Peterson’s company, GTUIT, is the owner of seven units registered with the state. GTUIT does not take ownership of the liquids; it just leases and repairs its equipment.
“Just like the oil, mineral owners are due royalties (on natural gas liquids),” he said. “It’s a benefit to royalty owners.”
All of the executives of GTUIT are engineers, one a petroleum engineer. Peterson said GTUIT did not want to get into the royalties business, which is why he only leases the equipment.
Peterson said he was never approached by the state about reporting requirements prior to the June 22 hearing. He testified at the hearing about the benefits and ease of use of his product.
GTUIT’s units can reduce a well’s flaring by up to 50 percent, Peterson said, and he foresees the technology becoming very popular.
GTUIT’s 45-to 50-foot-long tanks can hold
18,000 gallons, Peterson said. The Montana-based company is only focusing on the Bakken oil field right now. With 21 more under contract, they are building the units as quickly as possible.
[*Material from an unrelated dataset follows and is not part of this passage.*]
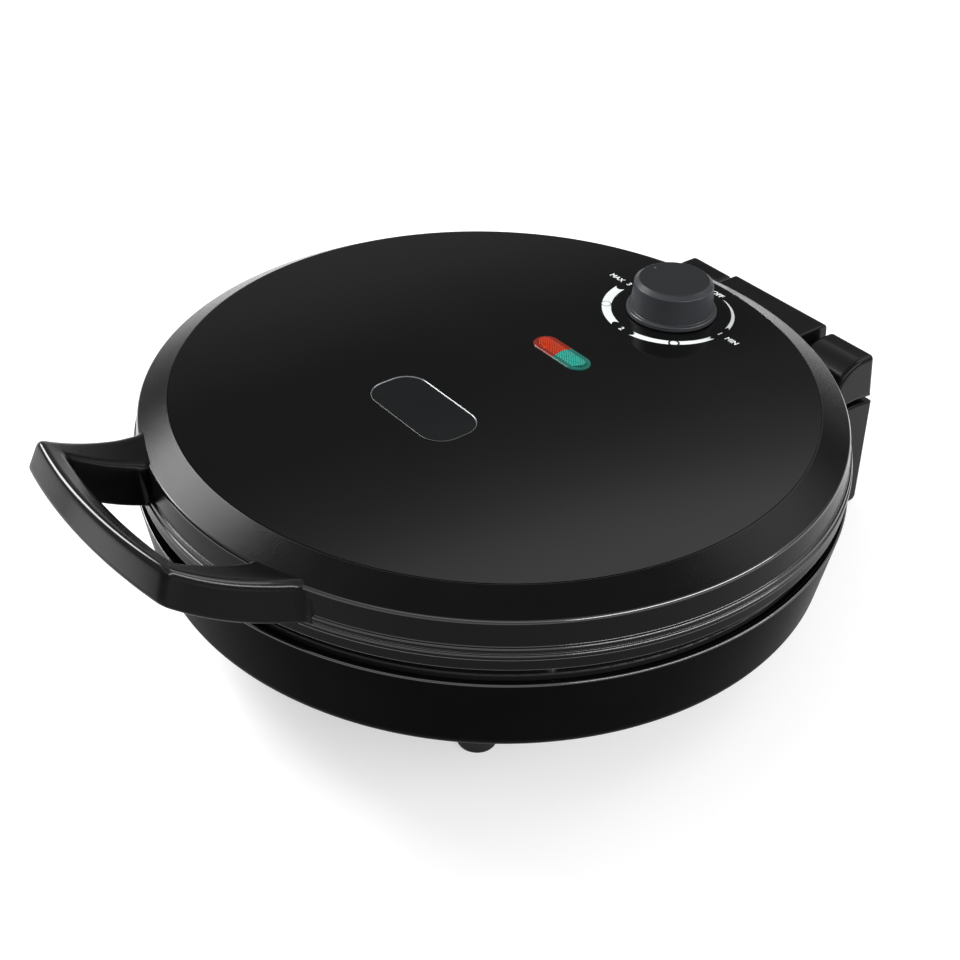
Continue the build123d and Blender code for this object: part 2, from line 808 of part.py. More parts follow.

Other companies selling those units include Bismarck-based Bakken Frontier, Recapture Solutions, Torrent Energy Solutions and GOCH4.
Helms said the agency had indications the technology was coming but it was not widely used previously. He said he had experience with the units when he worked for Texaco in the 1980s, "so I’m quite familiar with how they work.”
A mobile-stripping technology was reported to and recorded by the state in December 2010. Saddle Butte Pipeline filed a form with the Oil and Gas Division for Schilke Wellhead Process Unit. Saddle Butte’s attorney said the units are not in use currently and are being sold off by the company. Helms was unaware of the unit.
Helms said at regulations need to happen when two to three instances of a new technology become known.
“At that point, we need to start imposing consistency,” he said.
Helms said he does not know the monetary value of the natural gas liquids stripped or how much it would add to royalty owners’ paychecks. The gathering of natural gas liquids is “just barely profitable,” he said.
“You would be surprised how low the value on some of these liquids is,” he said.